= Sara Peters Grozelier =

American painter

Sara Peters Grozelier (1821–1907) was an American painter of portrait miniatures. Her name is sometimes given as Sarah.

Little is known of Grozelier's life and career. She was born in Andover, Massachusetts, the youngest of the twelve children of John and Elizabeth Davis Peters; her elder sister was the miniaturist Clarissa Peters Russell, whose husband Moses was also a miniaturist. She graduated from Andover's Abbott Academy, where she learned painting and drawing, in 1836, and spent the next few years painting miniature portraits of prominent locals before moving to Boston at the age of twenty-six. In 1855 she married the French-born Leopold Grozelier, a portraitist and lithographer.

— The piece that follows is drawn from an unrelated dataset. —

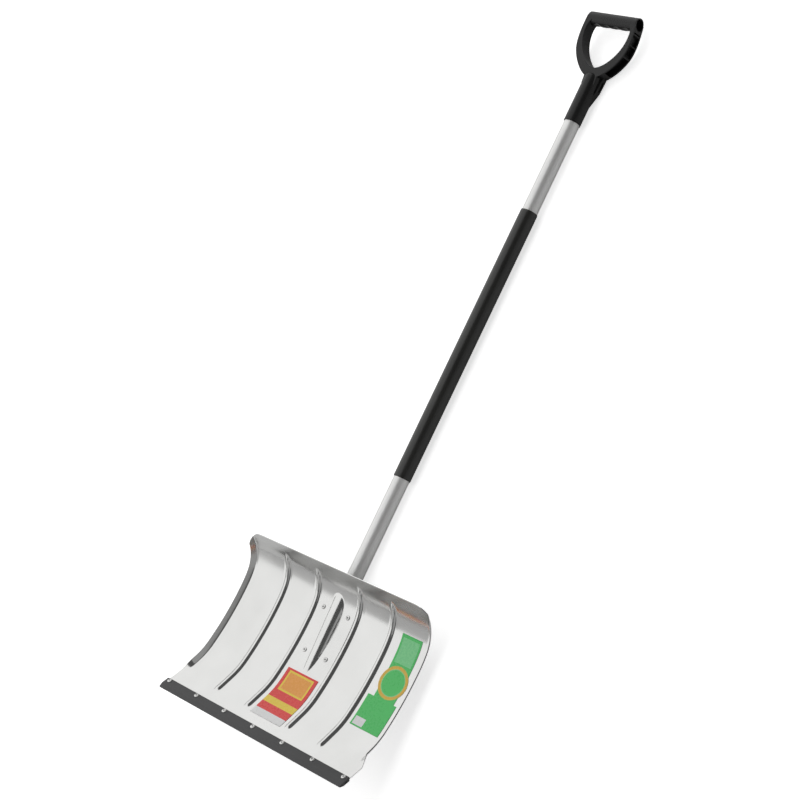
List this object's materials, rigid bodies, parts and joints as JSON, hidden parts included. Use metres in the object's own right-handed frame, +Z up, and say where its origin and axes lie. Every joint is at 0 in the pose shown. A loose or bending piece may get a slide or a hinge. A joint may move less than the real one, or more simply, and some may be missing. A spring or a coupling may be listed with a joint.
{
  "type": "snow shovel",
  "caption": "Snow shovel with a ribbed concave aluminium blade, riveted plastic wear strip, round aluminium handle, sleeve and forward-leaning D-grip.",
  "frame": {"origin": "middle of the bounding box at floor level, the shovel lying on its back", "axes": "+X across the blade, +Y along the handle from the wear strip to the D-grip, +Z up, out of the blade's hollow"},
  "size_m": [0.5, 1.538, 0.1044],
  "materials": {
    "sheet": "satin rolled sheet",
    "tube": "satin drawn tube",
    "rivet": "smooth",
    "pin": "dull broken end",
    "strip": "matt moulded",
    "sleeve": "satin shrunk film",
    "grip": "semi-gloss moulded",
    "red_label": "printed film, blank",
    "green_label": "printed film, blank"
  },
  "bodies": {
    "root": {"blade": "sheet", "wear_strip": "strip", "bracket": "sheet", "handle_tube": "tube", "sleeve": "sleeve", "d_grip": "grip", "edge_rivet_1": "rivet", "edge_rivet_2": "rivet", "edge_rivet_3": "rivet", "edge_rivet_4": "rivet", "edge_rivet_5": "rivet", "edge_rivet_6": "rivet", "edge_rivet_7": "rivet", "bracket_rivet_lower_left": "rivet", "bracket_rivet_lower_right": "rivet", "bracket_rivet_upper_left": "rivet", "bracket_rivet_upper_right": "rivet", "edge_rivet_1_pin": "pin", "edge_rivet_2_pin": "pin", "edge_rivet_3_pin": "pin", "edge_rivet_4_pin": "pin", "edge_rivet_5_pin": "pin", "edge_rivet_6_pin": "pin", "edge_rivet_7_pin": "pin", "bracket_rivet_lower_left_pin": "pin", "bracket_rivet_lower_right_pin": "pin", "bracket_rivet_upper_left_pin": "pin", "bracket_rivet_upper_right_pin": "pin", "centre_label": "red_label", "side_label": "green_label"}
  },
  "joints": []
}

In that year she showed three miniatures at the Boston Athenaeum. The following year she showed another, at the Brooklyn Art Association, under the sobriquet "Madam Grozelier". In 1866, after her husband's death, she was listed in the Boston directory; she was listed there again between 1877 and 1883. She also produced lithographs, and after her husband's death supported herself by painting over photographs in oil or pastel. At sixty-one she returned to North Andover. The Grozeliers had no children.

Grozelier and her husband are buried at the Ridgewood Cemetery in Andover. A portrait of two girls by her is in the collection of the Metropolitan Museum of Art; the date of the watercolor-on-ivory painting is unknown. A self-portrait, dated to between 1845 and 1855, is currently owned by the North Andover Historical Society.